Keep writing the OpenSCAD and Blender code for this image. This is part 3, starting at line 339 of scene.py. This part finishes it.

——————

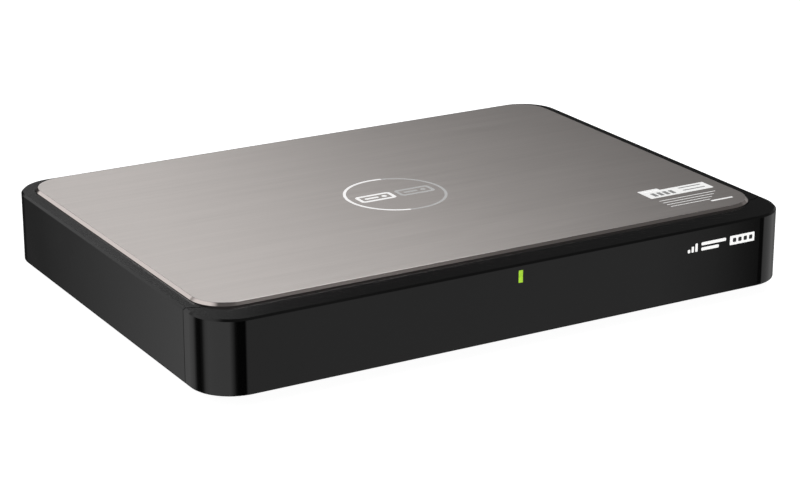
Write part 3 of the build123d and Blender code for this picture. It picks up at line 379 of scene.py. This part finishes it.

——————

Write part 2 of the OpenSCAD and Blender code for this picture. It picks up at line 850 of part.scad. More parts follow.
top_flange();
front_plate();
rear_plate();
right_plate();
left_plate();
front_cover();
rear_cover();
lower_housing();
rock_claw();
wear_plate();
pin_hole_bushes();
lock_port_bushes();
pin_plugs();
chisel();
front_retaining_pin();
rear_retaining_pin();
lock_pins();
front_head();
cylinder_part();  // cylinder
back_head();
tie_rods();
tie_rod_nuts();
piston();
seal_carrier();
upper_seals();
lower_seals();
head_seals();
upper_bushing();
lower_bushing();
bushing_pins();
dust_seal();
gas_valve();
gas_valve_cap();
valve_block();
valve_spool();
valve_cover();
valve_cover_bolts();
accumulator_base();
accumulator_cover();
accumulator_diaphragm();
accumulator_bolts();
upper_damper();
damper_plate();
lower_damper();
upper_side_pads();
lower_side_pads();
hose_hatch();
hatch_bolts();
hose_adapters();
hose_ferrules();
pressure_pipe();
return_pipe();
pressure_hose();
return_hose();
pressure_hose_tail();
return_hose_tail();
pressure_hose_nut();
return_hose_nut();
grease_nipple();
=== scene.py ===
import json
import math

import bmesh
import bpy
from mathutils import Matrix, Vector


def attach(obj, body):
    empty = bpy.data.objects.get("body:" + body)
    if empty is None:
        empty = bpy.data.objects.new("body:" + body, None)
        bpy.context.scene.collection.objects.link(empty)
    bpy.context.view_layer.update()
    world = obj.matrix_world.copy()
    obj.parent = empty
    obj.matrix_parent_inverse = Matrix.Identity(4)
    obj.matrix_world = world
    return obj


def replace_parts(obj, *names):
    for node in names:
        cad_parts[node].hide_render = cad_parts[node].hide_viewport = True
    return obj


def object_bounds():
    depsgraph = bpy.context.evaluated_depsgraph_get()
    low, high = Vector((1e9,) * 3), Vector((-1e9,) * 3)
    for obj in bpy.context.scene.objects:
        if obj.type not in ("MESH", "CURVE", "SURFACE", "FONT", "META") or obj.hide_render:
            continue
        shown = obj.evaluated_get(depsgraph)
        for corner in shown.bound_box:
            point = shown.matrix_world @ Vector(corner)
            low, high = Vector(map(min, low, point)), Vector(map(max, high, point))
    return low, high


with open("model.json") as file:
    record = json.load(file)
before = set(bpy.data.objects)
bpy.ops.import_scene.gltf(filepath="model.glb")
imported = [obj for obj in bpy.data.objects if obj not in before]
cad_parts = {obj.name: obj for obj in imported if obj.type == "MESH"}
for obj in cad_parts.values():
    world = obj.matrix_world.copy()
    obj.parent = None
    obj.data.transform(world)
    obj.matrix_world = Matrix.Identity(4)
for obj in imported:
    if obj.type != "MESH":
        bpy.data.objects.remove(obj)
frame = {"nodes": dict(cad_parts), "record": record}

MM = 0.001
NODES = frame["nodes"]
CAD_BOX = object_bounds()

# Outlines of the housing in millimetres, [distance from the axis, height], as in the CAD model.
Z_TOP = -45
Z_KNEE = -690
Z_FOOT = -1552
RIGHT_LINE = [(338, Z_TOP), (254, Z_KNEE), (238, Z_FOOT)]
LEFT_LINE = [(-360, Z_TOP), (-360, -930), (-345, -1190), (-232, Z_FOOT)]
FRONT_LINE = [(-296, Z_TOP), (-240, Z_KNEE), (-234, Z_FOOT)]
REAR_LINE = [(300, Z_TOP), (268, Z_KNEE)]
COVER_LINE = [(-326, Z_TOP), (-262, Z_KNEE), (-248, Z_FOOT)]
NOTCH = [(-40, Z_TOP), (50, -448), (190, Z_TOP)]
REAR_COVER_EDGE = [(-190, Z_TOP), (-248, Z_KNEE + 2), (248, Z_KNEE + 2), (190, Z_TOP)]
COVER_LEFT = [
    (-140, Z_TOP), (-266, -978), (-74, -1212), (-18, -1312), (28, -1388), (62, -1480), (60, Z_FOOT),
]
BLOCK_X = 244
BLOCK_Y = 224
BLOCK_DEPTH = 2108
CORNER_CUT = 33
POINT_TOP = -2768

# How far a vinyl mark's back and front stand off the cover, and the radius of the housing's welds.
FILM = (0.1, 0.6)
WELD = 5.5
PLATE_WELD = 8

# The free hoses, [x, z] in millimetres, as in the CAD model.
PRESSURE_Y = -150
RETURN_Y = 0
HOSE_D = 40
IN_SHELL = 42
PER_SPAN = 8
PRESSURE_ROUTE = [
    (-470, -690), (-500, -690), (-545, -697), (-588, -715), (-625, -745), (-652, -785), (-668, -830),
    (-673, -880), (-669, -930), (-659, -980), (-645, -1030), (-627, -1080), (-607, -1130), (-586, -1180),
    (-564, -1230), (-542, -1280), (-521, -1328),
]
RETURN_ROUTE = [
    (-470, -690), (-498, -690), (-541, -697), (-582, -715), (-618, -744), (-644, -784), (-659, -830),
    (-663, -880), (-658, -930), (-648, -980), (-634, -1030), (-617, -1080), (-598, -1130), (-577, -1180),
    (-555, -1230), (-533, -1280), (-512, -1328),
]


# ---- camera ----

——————

- REQUIREMENTS:
Write out exactly the lines from the one with "before = set(bpy.data.objects)" through the one with "CAD_BOX = object_bounds()", including both, and no others.

- WORKED ANSWER:
before = set(bpy.data.objects)
bpy.ops.import_scene.gltf(filepath="model.glb")
imported = [obj for obj in bpy.data.objects if obj not in before]
cad_parts = {obj.name: obj for obj in imported if obj.type == "MESH"}
for obj in cad_parts.values():
    world = obj.matrix_world.copy()
    obj.parent = None
    obj.data.transform(world)
    obj.matrix_world = Matrix.Identity(4)
for obj in imported:
    if obj.type != "MESH":
        bpy.data.objects.remove(obj)
frame = {"nodes": dict(cad_parts), "record": record}

MM = 0.001
NODES = frame["nodes"]
CAD_BOX = object_bounds()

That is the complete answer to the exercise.